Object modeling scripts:

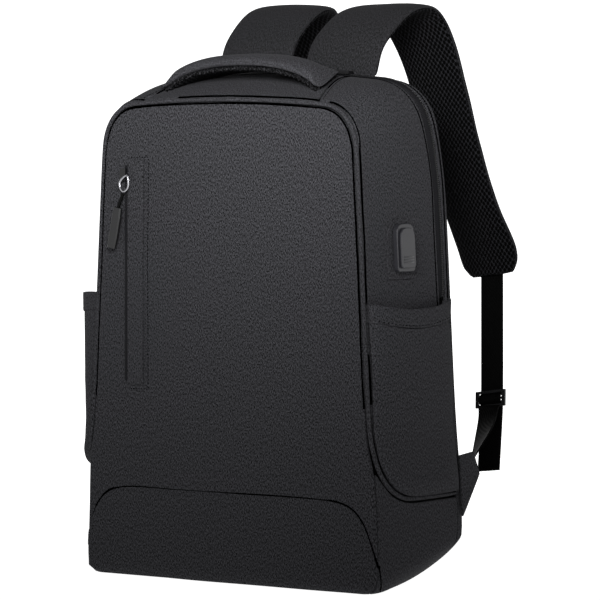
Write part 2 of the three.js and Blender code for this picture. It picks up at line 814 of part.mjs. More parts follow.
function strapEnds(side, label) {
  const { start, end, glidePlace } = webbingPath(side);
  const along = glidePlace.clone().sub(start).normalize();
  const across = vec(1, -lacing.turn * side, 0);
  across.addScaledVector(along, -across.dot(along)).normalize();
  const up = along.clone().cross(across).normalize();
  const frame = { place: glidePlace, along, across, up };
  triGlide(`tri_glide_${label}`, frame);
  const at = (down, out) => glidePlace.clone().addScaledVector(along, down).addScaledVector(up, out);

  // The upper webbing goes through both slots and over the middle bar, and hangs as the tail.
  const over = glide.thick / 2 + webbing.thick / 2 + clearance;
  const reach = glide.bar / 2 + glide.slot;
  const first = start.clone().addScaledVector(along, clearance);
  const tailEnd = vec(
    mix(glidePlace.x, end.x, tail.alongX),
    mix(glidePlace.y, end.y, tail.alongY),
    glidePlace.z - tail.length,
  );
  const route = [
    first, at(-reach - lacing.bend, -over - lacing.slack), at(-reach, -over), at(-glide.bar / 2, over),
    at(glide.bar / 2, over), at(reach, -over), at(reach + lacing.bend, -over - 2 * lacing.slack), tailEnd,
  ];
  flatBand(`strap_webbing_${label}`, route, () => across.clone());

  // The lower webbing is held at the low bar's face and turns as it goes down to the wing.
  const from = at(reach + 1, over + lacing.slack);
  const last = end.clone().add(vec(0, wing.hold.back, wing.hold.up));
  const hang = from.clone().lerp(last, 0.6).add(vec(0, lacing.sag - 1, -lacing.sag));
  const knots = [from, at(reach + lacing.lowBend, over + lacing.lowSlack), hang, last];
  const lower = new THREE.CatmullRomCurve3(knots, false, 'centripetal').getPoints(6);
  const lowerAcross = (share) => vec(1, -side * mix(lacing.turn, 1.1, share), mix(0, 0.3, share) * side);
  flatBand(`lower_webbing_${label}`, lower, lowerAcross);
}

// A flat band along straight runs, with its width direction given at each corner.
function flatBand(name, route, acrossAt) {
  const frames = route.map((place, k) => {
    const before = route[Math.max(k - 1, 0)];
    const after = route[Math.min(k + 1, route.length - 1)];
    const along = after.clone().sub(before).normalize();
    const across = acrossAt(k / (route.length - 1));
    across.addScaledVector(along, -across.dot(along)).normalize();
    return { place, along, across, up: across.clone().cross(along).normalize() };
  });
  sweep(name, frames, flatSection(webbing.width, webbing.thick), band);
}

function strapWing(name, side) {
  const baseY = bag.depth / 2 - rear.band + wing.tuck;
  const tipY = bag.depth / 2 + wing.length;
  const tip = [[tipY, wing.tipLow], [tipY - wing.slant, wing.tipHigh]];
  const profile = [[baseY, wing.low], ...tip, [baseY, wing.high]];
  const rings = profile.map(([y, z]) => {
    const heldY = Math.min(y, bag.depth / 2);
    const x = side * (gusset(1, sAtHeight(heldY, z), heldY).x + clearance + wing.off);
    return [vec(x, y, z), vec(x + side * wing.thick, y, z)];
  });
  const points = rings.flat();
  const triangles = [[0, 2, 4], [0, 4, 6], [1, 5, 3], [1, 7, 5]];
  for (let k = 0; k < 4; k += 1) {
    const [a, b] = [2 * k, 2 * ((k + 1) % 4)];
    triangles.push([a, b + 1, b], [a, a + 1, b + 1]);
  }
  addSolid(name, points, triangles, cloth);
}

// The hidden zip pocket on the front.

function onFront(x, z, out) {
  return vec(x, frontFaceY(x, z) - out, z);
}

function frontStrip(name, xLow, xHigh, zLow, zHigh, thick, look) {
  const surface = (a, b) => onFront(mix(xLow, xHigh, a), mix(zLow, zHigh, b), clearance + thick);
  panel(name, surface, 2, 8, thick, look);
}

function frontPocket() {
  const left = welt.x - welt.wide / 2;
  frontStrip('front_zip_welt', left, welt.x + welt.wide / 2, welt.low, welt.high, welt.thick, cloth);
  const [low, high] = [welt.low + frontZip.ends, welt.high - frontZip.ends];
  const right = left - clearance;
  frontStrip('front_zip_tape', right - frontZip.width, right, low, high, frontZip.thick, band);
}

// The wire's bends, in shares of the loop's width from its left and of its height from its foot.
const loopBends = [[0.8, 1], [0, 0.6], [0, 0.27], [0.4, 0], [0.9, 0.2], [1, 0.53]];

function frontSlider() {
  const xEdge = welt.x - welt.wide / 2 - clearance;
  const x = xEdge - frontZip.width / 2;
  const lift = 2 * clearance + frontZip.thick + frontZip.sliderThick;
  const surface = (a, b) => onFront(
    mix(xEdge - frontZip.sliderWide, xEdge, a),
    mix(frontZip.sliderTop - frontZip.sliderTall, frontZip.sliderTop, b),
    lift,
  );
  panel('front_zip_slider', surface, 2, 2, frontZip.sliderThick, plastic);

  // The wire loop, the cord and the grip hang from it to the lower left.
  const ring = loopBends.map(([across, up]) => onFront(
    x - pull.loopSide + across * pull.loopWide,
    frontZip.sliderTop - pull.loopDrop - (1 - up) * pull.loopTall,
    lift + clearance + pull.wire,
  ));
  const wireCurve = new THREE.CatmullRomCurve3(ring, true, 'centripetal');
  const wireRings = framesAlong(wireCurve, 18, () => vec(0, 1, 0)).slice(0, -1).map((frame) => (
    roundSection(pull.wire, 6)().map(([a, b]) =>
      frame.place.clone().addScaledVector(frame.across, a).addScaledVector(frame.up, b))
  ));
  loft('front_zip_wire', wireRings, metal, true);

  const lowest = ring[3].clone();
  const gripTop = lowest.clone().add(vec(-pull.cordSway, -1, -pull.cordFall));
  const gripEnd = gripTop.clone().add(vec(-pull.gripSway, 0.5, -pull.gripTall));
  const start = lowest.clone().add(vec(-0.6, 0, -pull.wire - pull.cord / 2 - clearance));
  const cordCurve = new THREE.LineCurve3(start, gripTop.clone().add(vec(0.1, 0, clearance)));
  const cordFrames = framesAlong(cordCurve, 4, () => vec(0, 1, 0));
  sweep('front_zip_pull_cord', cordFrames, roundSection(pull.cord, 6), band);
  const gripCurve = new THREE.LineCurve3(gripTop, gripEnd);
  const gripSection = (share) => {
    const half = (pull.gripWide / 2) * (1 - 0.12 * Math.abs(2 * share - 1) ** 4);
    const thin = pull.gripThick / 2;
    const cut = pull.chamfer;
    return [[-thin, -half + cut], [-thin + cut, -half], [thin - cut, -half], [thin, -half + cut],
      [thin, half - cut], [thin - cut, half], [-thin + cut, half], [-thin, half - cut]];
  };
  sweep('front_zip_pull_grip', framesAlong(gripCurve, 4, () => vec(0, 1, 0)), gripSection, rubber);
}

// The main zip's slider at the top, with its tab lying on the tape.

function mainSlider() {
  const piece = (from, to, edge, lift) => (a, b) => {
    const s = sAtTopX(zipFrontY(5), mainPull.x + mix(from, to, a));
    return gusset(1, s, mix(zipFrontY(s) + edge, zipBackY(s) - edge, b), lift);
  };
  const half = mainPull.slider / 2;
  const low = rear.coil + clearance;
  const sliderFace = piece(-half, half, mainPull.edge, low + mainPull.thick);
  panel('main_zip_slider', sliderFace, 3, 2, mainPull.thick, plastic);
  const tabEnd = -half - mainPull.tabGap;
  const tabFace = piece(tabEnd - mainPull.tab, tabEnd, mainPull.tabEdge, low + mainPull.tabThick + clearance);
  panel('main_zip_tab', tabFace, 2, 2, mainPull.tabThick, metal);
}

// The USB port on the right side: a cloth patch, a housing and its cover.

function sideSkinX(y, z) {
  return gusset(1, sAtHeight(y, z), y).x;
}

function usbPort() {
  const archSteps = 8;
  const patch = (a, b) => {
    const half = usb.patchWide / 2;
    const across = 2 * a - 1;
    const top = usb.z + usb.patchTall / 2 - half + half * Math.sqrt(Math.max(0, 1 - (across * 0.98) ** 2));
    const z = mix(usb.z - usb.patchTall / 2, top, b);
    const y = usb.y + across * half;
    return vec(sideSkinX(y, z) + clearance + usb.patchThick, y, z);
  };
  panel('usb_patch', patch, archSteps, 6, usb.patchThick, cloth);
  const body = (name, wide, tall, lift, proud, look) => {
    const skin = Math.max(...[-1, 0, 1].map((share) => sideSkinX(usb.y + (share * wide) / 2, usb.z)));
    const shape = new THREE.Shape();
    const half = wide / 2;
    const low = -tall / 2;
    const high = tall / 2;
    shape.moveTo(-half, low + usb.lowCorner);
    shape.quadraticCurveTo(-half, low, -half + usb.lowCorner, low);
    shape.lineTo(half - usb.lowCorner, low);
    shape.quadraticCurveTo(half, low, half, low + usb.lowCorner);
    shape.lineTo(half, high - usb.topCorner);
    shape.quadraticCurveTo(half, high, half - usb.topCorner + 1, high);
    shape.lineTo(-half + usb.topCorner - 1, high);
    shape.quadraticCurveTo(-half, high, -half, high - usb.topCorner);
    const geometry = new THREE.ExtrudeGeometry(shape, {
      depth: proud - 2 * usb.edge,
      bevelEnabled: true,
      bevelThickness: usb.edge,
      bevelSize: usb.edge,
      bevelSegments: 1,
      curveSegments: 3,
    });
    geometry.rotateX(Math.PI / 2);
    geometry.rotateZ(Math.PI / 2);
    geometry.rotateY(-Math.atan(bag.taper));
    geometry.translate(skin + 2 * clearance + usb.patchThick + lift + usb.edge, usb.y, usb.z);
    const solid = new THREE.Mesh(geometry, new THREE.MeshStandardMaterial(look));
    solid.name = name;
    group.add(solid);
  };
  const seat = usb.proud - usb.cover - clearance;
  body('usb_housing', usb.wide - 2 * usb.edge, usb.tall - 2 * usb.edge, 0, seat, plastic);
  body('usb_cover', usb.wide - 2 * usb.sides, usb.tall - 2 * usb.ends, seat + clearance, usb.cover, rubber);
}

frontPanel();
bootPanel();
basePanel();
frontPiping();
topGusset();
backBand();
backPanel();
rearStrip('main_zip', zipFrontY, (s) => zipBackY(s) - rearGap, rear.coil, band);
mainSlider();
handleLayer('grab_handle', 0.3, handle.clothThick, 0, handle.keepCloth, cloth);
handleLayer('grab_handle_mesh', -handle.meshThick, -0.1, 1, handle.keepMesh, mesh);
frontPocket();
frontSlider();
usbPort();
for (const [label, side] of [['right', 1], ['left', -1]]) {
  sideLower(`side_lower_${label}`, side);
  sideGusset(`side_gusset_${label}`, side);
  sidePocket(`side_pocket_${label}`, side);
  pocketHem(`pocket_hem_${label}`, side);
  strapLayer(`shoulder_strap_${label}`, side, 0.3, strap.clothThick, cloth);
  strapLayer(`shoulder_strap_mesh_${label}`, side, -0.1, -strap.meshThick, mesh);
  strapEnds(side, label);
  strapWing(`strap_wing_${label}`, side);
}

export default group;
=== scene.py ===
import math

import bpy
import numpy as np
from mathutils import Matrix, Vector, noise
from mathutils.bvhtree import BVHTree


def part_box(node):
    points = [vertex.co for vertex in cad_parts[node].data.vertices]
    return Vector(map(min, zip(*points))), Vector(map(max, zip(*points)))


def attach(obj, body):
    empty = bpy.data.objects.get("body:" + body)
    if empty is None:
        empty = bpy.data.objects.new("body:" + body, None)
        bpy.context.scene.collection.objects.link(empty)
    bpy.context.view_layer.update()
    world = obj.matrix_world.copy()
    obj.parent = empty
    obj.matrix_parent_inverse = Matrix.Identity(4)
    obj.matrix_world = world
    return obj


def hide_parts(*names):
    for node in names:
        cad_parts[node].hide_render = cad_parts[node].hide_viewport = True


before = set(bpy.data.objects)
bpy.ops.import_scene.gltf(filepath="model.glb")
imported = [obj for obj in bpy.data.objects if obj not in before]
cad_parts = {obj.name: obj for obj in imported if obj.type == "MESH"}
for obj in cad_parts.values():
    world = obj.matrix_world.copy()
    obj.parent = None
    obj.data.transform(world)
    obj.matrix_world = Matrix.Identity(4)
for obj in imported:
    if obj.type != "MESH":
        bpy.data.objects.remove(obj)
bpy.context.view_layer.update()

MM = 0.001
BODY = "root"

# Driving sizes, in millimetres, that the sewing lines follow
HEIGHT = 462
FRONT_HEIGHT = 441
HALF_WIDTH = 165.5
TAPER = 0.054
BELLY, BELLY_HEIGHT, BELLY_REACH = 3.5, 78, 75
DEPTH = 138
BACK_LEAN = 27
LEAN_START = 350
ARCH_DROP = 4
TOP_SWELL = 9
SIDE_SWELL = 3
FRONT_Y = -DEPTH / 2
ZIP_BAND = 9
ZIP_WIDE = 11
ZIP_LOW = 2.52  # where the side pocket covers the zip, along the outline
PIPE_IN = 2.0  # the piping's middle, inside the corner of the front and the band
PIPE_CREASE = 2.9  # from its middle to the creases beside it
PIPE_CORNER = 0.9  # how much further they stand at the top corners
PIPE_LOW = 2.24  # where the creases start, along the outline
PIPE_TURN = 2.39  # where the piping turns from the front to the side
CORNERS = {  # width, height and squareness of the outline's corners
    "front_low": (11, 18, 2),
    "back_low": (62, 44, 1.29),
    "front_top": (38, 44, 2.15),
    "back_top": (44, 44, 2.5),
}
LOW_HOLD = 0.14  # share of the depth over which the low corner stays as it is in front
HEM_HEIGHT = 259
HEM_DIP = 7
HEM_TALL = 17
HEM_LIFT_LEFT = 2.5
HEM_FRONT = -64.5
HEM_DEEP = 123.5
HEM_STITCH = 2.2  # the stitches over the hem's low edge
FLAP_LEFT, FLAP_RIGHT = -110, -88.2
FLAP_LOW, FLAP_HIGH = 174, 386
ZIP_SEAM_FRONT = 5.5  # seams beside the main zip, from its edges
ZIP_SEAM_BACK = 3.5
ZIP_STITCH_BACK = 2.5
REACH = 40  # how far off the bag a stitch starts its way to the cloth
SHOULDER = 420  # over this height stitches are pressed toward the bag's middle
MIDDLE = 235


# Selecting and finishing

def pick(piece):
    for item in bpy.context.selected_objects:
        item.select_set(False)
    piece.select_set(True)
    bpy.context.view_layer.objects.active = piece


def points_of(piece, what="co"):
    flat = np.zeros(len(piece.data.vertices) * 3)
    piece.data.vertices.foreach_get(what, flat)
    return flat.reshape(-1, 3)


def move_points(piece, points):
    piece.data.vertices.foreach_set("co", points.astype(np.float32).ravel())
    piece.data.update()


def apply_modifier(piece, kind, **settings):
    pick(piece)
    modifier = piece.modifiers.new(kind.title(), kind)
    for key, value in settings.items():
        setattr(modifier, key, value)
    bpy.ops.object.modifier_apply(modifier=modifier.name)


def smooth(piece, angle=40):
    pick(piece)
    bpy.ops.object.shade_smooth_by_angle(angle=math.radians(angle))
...
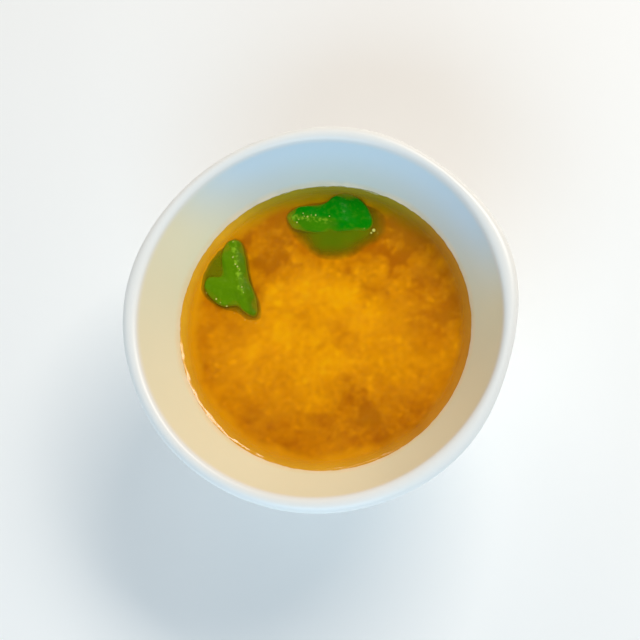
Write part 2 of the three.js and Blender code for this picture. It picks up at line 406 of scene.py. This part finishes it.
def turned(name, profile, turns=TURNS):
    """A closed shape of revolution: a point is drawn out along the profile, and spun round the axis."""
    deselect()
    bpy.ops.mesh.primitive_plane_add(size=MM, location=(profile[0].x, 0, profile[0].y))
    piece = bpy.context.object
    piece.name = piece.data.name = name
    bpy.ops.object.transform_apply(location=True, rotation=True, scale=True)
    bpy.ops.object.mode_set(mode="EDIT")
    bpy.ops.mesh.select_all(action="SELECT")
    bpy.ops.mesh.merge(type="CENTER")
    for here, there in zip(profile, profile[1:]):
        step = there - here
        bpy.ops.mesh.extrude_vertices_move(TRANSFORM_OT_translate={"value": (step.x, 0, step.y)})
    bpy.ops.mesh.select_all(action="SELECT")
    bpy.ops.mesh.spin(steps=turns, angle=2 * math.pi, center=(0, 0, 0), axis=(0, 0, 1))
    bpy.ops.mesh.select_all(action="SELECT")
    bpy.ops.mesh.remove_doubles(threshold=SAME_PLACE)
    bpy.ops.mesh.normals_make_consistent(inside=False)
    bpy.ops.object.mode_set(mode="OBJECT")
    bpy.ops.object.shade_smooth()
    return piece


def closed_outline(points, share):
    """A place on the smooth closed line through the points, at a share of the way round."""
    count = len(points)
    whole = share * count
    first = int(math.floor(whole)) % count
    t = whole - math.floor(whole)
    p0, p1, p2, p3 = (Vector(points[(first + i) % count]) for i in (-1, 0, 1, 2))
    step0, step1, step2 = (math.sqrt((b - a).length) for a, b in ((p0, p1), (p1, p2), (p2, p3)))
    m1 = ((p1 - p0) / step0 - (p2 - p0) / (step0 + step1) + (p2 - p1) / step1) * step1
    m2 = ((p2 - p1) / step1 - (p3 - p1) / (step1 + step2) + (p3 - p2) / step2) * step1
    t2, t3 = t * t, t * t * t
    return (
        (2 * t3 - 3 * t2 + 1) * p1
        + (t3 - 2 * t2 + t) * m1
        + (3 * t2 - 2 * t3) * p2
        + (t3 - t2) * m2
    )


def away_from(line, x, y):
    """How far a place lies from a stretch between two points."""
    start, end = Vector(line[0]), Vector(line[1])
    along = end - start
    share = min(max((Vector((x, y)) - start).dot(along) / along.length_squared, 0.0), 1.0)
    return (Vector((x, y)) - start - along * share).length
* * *
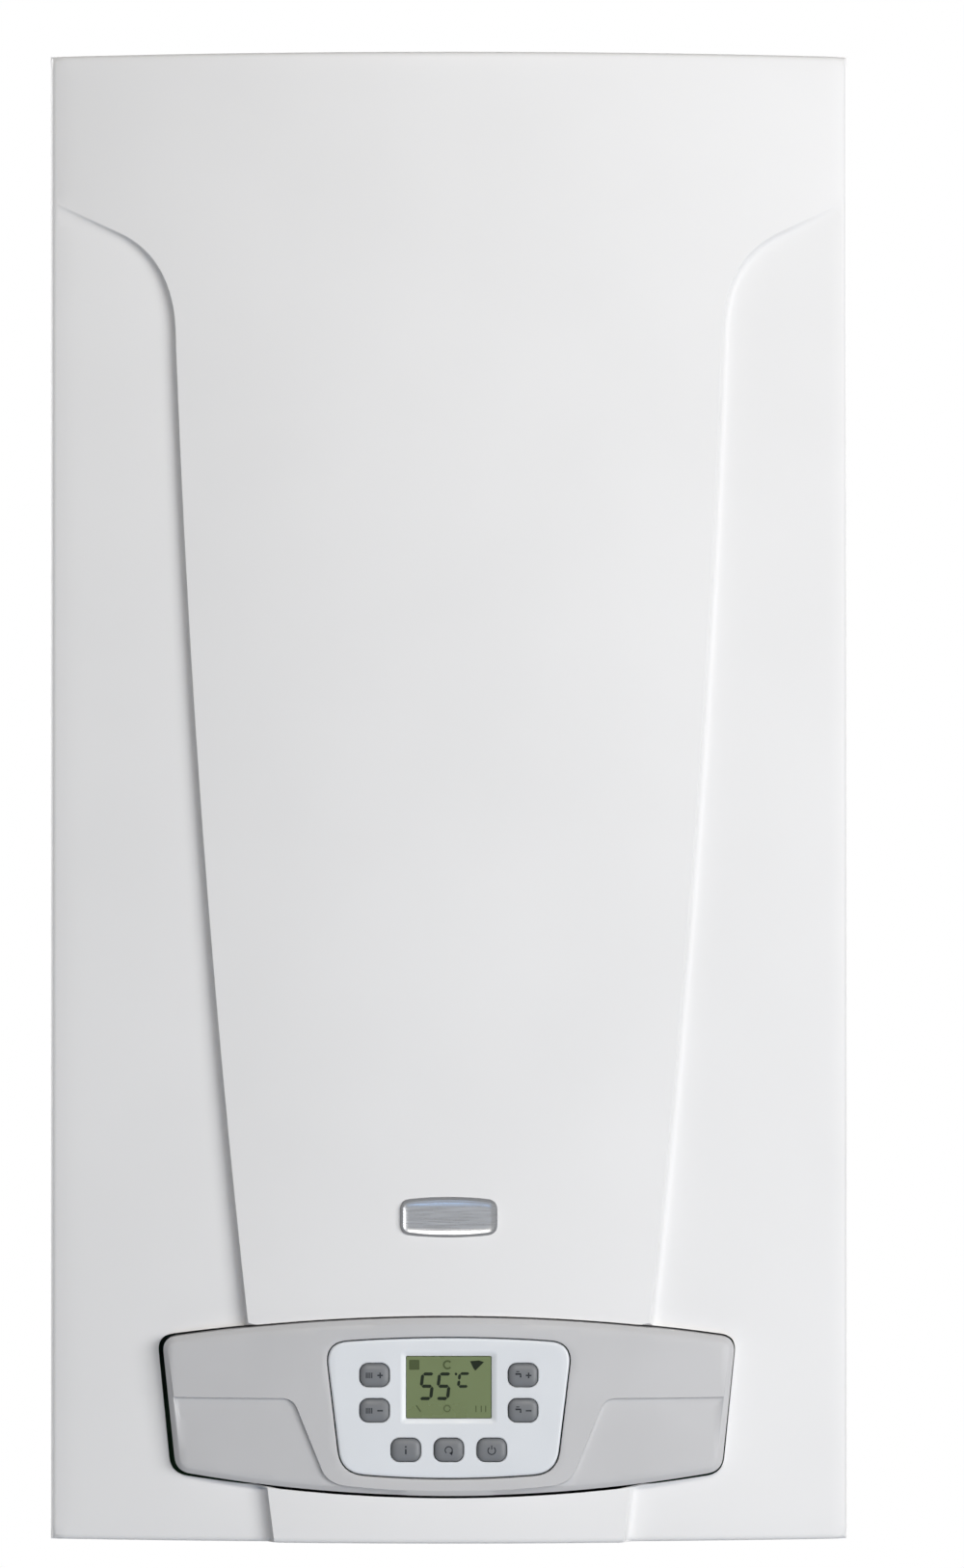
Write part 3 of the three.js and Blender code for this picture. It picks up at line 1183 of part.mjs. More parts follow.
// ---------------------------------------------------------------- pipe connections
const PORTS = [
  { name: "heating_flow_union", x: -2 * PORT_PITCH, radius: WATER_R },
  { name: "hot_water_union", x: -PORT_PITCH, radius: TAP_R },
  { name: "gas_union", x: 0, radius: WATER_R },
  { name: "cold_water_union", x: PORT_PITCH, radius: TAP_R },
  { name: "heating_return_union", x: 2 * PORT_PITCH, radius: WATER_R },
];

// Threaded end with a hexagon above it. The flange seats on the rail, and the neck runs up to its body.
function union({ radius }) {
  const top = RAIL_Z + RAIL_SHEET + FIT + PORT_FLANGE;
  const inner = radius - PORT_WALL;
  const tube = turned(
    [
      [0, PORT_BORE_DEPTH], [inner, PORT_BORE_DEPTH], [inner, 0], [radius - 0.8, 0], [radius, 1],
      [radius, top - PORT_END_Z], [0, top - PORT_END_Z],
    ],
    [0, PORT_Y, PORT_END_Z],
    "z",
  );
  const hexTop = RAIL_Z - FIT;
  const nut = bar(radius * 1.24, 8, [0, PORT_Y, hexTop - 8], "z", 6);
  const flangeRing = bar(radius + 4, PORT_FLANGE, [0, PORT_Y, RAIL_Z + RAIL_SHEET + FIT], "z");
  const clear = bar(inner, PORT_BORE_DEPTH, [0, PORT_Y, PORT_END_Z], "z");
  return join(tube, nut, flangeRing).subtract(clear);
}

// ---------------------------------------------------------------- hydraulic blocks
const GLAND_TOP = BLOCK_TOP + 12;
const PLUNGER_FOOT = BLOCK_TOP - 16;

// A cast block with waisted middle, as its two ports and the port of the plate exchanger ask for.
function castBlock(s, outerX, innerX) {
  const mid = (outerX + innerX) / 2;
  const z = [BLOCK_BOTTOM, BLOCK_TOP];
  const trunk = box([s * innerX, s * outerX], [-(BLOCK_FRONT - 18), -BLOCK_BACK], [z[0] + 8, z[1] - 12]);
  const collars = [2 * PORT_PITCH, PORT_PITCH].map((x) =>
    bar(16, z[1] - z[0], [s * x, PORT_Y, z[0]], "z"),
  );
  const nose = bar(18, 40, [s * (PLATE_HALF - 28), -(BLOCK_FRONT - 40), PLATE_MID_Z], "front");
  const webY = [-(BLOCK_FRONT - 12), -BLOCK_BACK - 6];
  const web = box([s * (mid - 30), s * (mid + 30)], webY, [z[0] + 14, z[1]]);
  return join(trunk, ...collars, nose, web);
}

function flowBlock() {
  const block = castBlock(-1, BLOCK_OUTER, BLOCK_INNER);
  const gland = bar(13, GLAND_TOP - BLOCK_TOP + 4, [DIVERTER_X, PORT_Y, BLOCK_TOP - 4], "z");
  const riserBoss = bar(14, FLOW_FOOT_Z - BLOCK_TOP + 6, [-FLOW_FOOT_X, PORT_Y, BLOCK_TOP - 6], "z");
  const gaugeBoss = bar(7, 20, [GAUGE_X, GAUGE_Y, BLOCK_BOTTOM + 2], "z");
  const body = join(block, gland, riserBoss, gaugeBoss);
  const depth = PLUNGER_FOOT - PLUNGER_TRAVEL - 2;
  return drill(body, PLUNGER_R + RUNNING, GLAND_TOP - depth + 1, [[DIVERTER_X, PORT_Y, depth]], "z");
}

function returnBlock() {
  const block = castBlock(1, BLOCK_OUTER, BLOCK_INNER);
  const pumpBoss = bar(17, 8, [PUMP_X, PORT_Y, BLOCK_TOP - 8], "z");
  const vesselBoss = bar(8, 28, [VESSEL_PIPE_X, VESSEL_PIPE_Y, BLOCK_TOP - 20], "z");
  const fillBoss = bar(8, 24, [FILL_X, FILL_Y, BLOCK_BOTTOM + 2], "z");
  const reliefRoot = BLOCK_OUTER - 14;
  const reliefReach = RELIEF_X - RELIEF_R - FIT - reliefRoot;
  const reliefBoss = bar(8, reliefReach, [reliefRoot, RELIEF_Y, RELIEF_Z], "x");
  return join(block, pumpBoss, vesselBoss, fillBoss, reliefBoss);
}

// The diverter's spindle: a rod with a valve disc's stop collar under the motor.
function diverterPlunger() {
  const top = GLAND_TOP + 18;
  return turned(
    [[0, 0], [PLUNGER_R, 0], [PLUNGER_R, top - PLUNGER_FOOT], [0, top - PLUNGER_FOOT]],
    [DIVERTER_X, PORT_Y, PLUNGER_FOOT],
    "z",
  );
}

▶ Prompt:
Return exactly the lines above from the line that has "frontPanel();" through the line that has "before = set(bpy.data.objects)", inclusive, and nothing else.

▶ Task response:
frontPanel();
bootPanel();
basePanel();
frontPiping();
topGusset();
backBand();
backPanel();
rearStrip('main_zip', zipFrontY, (s) => zipBackY(s) - rearGap, rear.coil, band);
mainSlider();
handleLayer('grab_handle', 0.3, handle.clothThick, 0, handle.keepCloth, cloth);
handleLayer('grab_handle_mesh', -handle.meshThick, -0.1, 1, handle.keepMesh, mesh);
frontPocket();
frontSlider();
usbPort();
for (const [label, side] of [['right', 1], ['left', -1]]) {
  sideLower(`side_lower_${label}`, side);
  sideGusset(`side_gusset_${label}`, side);
  sidePocket(`side_pocket_${label}`, side);
  pocketHem(`pocket_hem_${label}`, side);
  strapLayer(`shoulder_strap_${label}`, side, 0.3, strap.clothThick, cloth);
  strapLayer(`shoulder_strap_mesh_${label}`, side, -0.1, -strap.meshThick, mesh);
  strapEnds(side, label);
  strapWing(`strap_wing_${label}`, side);
}

export default group;
=== scene.py ===
import math

import bpy
import numpy as np
from mathutils import Matrix, Vector, noise
from mathutils.bvhtree import BVHTree


def part_box(node):
    points = [vertex.co for vertex in cad_parts[node].data.vertices]
    return Vector(map(min, zip(*points))), Vector(map(max, zip(*points)))


def attach(obj, body):
    empty = bpy.data.objects.get("body:" + body)
    if empty is None:
        empty = bpy.data.objects.new("body:" + body, None)
        bpy.context.scene.collection.objects.link(empty)
    bpy.context.view_layer.update()
    world = obj.matrix_world.copy()
    obj.parent = empty
    obj.matrix_parent_inverse = Matrix.Identity(4)
    obj.matrix_world = world
    return obj


def hide_parts(*names):
    for node in names:
        cad_parts[node].hide_render = cad_parts[node].hide_viewport = True


before = set(bpy.data.objects)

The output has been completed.